The explanation I’ve settled on for now is that the familiarity of pattern drowns out the unpredictability of constant chaotic noise and sort of “equalizes the environment” for lack of even the most slightly reasonable term, such that I can actually focus on the task at hand.

It reminds me somewhat of an article I read last night on Boredom and attention and how it’s affected by low-volume noise (such as a low TV on in the next room.) You hear it, but you don’t hear that you hear it and your brain is still processing all that stimuli while you’re trying to focus on something else. This necessarily disengages you from the task at hand.

Hell, sounds right to me.

For me, having Buddha Bar on my headphones throughout the day (it can just as easily be Tribe Called Quest, Imogen Heap, Rob Zombie, Joe Satriani or Concrete Blonde as well) provides something of a carrier wave I can use to actually do work in the midst of.

You know, or, like, write a redundant blog post because I can’t focus on the boring task at hand. But DAMN Yves La Rock jams.

Holy Crap! FAR open sourced!

Monday, January 14th, 2008

Far is probably the best piece of software of all time.

Far Manager Official Site : open source

Starting from October 26th 2007 the unicode development version of Far Manager 1.80 is distributed with its source code under the revised BSD license. We hope that with the help of our community this long awaited project will spring to life.

Hollywood’s end near?

Sunday, January 13th, 2008

Oh GOD don’t tease:

Myers fears Hollywood’s end is near - Entertainment News, Weekly Smoke and Mirrors, Media - Variety

Longtime Hollywood publicist Julian Myers will turn 90 soon.

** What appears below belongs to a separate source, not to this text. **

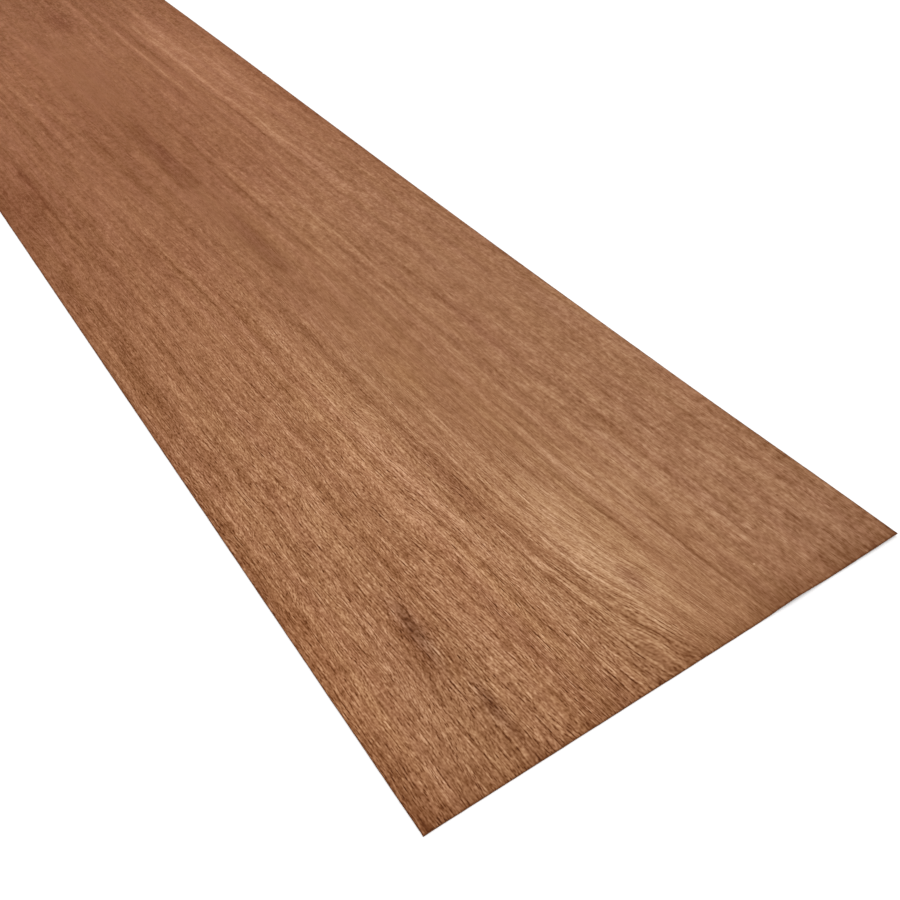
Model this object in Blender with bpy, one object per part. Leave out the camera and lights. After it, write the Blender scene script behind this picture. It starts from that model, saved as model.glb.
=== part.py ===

And he worries the end may be near … for Hollywood.

Myers frets that the WGA stalemate — with all of its acrimony, vitriol and job losses — is a harbinger of ill things for the industry.

“The strike impasse is speeding the end of Hollywood filmmaking and television production,”

Sure sounds good to me. Bring it on. Get an amateur film crew out there and make me some popcorn.

“Does a dying Hollywood need a civil war today to hasten its erosion?” he asks.

Well, probably not but it doesn’t hurt to dream.